**To do**
Which lines in the records below contain the word "materials"? Copy each one out.

============================================================

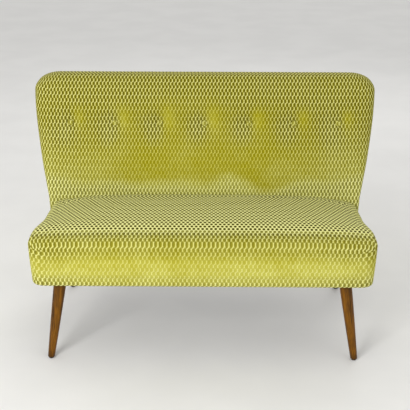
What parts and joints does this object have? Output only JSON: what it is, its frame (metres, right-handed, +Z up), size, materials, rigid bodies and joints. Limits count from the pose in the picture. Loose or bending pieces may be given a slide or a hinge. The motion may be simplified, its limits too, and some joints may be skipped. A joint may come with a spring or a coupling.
{
  "type": "two-seater settee",
  "caption": "Armless settee with a sprung upholstered seat, a flared buttoned back and splayed tapered wooden legs.",
  "frame": {"origin": "on the floor, under the centre of the settee's overall width and depth", "axes": "+X along the settee's width, to the right as seen from the front; +Y from the seat's front face to the outside back; +Z up"},
  "size_m": [1.261, 0.652, 0.86],
  "materials": {
    "velvet": "cut velvet in a stepped brick pattern",
    "foam": "open-cell cushion foam",
    "beech": "planed and unfinished",
    "lacquered_wood": "amber-brown gloss lacquer",
    "hessian": "coarse plain weave",
    "webbing": "woven strapping",
    "black_cloth": "thin black lining cloth",
    "twine": "waxed twine with a pale toggle",
    "spring_steel": "oiled spring wire",
    "zinc": "zinc plated",
    "dark_nickel": "dark nickel plated"
  },
  "bodies": {
    "root": {"back_button_1": "velvet", "back_button_2": "velvet", "back_button_3": "velvet", "back_button_4": "velvet", "back_button_5": "velvet", "back_button_6": "velvet", "back_button_7": "velvet", "back_cover": "velvet", "back_foam": "foam", "back_hessian": "hessian", "back_left_post": "beech", "back_lumbar_rail": "beech", "back_right_post": "beech", "back_top_rail": "beech", "back_webbing": "webbing", "button_tie_1": "twine", "button_tie_2": "twine", "button_tie_3": "twine", "button_tie_4": "twine", "button_tie_5": "twine", "button_tie_6": "twine", "button_tie_7": "twine", "corner_block_front_left": "beech", "corner_block_front_right": "beech", "corner_block_rear_left": "beech", "corner_block_rear_right": "beech", "dust_cover": "black_cloth", "hanger_bolt_front_left": "zinc", "hanger_bolt_front_right": "zinc", "hanger_bolt_rear_left": "zinc", "hanger_bolt_rear_right": "zinc", "leg_front_left": "lacquered_wood", "leg_front_right": "lacquered_wood", "leg_glide_front_left": "dark_nickel", "leg_glide_front_right": "dark_nickel", "leg_glide_rear_left": "dark_nickel", "leg_glide_rear_right": "dark_nickel", "leg_rear_left": "lacquered_wood", "leg_rear_right": "lacquered_wood", "outside_back_panel": "velvet", "post_screw_left": "zinc", "post_screw_right": "zinc", "seat_centre_stretcher": "beech", "seat_cover": "velvet", "seat_foam": "foam", "seat_front_rail": "beech", "seat_hessian": "hessian", "seat_left_rail": "beech", "seat_rear_rail": "beech", "seat_right_rail": "beech", "seat_spring_1": "spring_steel", "seat_spring_2": "spring_steel", "seat_spring_3": "spring_steel", "seat_spring_4": "spring_steel", "seat_spring_5": "spring_steel", "seat_spring_6": "spring_steel", "tee_nut_front_left": "zinc", "tee_nut_front_right": "zinc", "tee_nut_rear_left": "zinc", "tee_nut_rear_right": "zinc"}
  },
  "joints": []
}
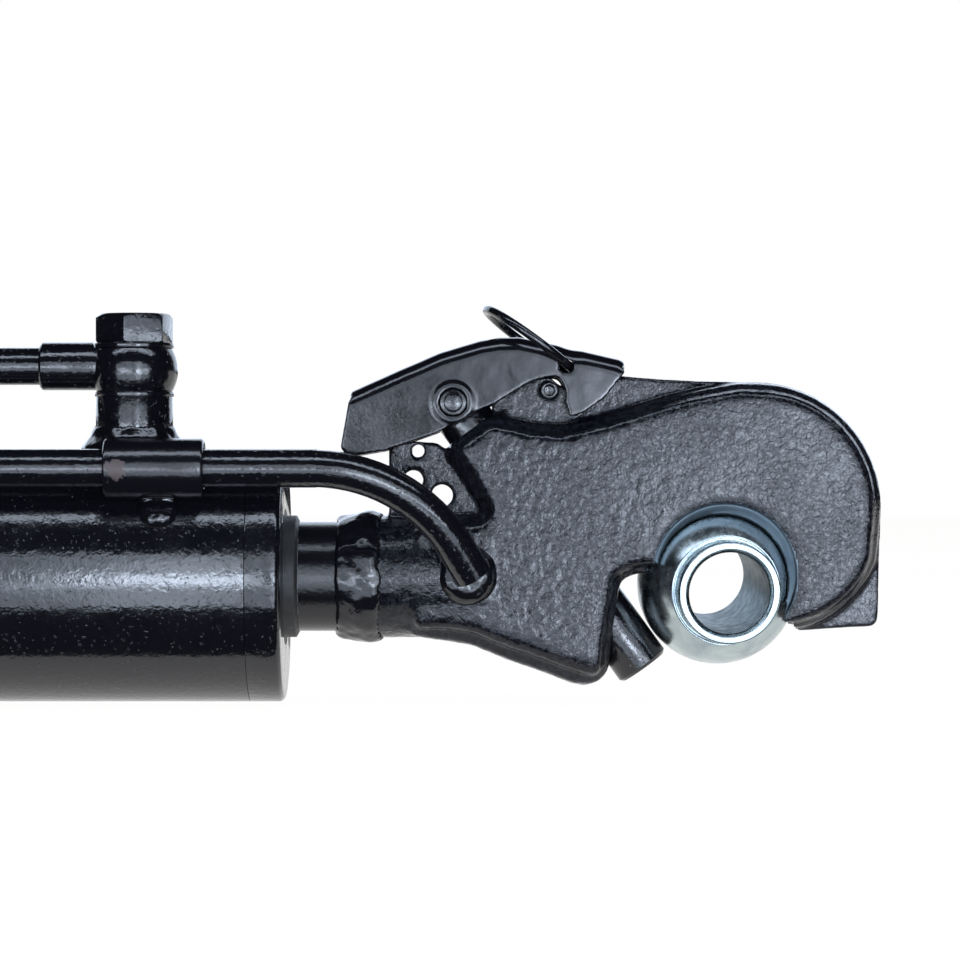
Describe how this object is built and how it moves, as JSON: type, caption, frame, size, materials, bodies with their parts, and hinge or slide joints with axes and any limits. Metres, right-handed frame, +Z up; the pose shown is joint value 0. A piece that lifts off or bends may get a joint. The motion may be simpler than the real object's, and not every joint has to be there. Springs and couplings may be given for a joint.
{
  "type": "hydraulic top link",
  "caption": "Double-acting hydraulic top link for a tractor hitch, with lock valve, anti-rotation bar and a quick-coupler hook holding a swivel ball.",
  "frame": {"origin": "centre of the tractor-end ball, on the cylinder's axis", "axes": "+X along the cylinder from the tractor end to the hook, +Z up towards the oil pipe and the lever, -Y towards the anti-rotation bar"},
  "size_m": [0.653, 0.0865, 0.1277],
  "materials": {
    "black_paint": "gloss black enamel with slight orange peel",
    "cast_paint": "gloss black enamel over rough sand-cast skin",
    "sheet_paint": "satin black enamel on pressed sheet",
    "seal_rubber": "smooth",
    "bronze": "turned",
    "plain_steel": "turned and oiled",
    "spring_steel": "drawn wire",
    "zinc_plate": "bright zinc plate with a bluish passivation",
    "hard_chrome": "ground and hard-chromed; its welded end is painted black"
  },
  "bodies": {
    "barrel": {"barrel_tube": "black_paint", "rear_eye_cap": "black_paint", "gland_head": "black_paint", "gland_o_ring": "seal_rubber", "rod_wiper": "seal_rubber", "rod_seal": "seal_rubber", "guide_bush": "bronze", "front_port_boss": "black_paint", "front_boss_weld": "black_paint", "banjo_bolt": "black_paint", "banjo_washers": "black_paint", "banjo_eye": "black_paint", "oil_pipe": "black_paint", "pipe_nut": "black_paint", "pipe_ferrule": "plain_steel", "valve_saddle": "black_paint", "valve_body": "black_paint", "valve_screws": "black_paint", "valve_o_ring": "seal_rubber", "valve_seats": "plain_steel", "valve_plugs": "black_paint", "poppet_spring_left": "spring_steel", "poppet_spring_right": "spring_steel", "guide_sleeve": "black_paint", "sleeve_weld": "black_paint", "grease_nipple": "zinc_plate"},
    "rod": {"piston_rod": "hard_chrome", "piston": "plain_steel", "piston_seal": "seal_rubber", "piston_wear_ring": "bronze", "piston_nut": "plain_steel", "hook_casting": "cast_paint", "hook_weld": "black_paint", "anti_rotation_bar": "black_paint", "bar_weld": "black_paint", "lug_pin": "black_paint", "latch_cross_pin": "plain_steel", "latch_spring": "spring_steel"},
    "latch": {"latch_bar": "black_paint", "lever_rivet": "black_paint"},
    "lever": {"latch_lever": "sheet_paint"},
    "ring": {"pull_ring": "black_paint"},
    "hook_swivel": {"hook_ball": "zinc_plate"},
    "tractor_swivel": {"rear_ball": "zinc_plate"},
    "pilot": {"pilot_piston": "plain_steel"},
    "poppet_l": {"poppet_left": "plain_steel"},
    "poppet_r": {"poppet_right": "plain_steel"}
  },
  "joints": [
    {"name": "rod_slide", "type": "slide", "parent": "barrel", "child": "rod", "axis": [1, 0, 0], "range_m": [0, 0.24]},
    {"name": "latch_slide", "type": "slide", "parent": "rod", "child": "latch", "axis": [-0.585, 0, 0.8111], "range_m": [0, 0.02], "stiffness_N_per_m": 1500, "springref_m": -0.02, "deforming": ["latch_spring"]},
    {"name": "lever_turn", "type": "hinge", "parent": "latch", "child": "lever", "pos_m": [0.4757, 0, 0.0554], "axis": [0, -1, 0], "range_deg": [0, 45]},
    {"name": "ring_swing", "type": "hinge", "parent": "lever", "child": "ring", "pos_m": [0.5115, 0, 0.067], "axis": [0, -1, 0], "range_deg": [-130, 6]},
    {"name": "hook_ball_turn", "type": "hinge", "parent": "rod", "child": "hook_swivel", "pos_m": [0.56, 0, -0.0024], "axis": [0.104, -0.9899, -0.0958], "continuous": true},
    {"name": "tractor_ball_turn", "type": "hinge", "parent": "barrel", "child": "tractor_swivel", "pos_m": [0, 0, 0], "axis": [0, -1, 0], "continuous": true},
    {"name": "pilot_slide", "type": "slide", "parent": "barrel", "child": "pilot", "axis": [0, 1, 0], "range_m": [-0.0017, 0.0017]},
    {"name": "poppet_left_lift", "type": "slide", "parent": "barrel", "child": "poppet_l", "axis": [0, -1, 0], "range_m": [0, 0.0025], "stiffness_N_per_m": 800, "springref_m": -0.004, "deforming": ["poppet_spring_left"]},
    {"name": "poppet_right_lift", "type": "slide", "parent": "barrel", "child": "poppet_r", "axis": [0, 1, 0], "range_m": [0, 0.0025], "stiffness_N_per_m": 800, "springref_m": -0.004, "deforming": ["poppet_spring_right"]}
  ],
  "couplings": [
    {"joint": "lever_turn", "follows": "latch_slide", "rad_per_m": 39.27}
  ]
}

============================================================

**Task result**
What parts and joints does this object have? Output only JSON: what it is, its frame (metres, right-handed, +Z up), size, materials, rigid bodies and joints. Limits count from the pose in the picture. Loose or bending pieces may be given a slide or a hinge. The motion may be simplified, its limits too, and some joints may be skipped. A joint may come with a spring or a coupling.
  "materials": {
Describe how this object is built and how it moves, as JSON: type, caption, frame, size, materials, bodies with their parts, and hinge or slide joints with axes and any limits. Metres, right-handed frame, +Z up; the pose shown is joint value 0. A piece that lifts off or bends may get a joint. The motion may be simpler than the real object's, and not every joint has to be there. Springs and couplings may be given for a joint.
  "materials": {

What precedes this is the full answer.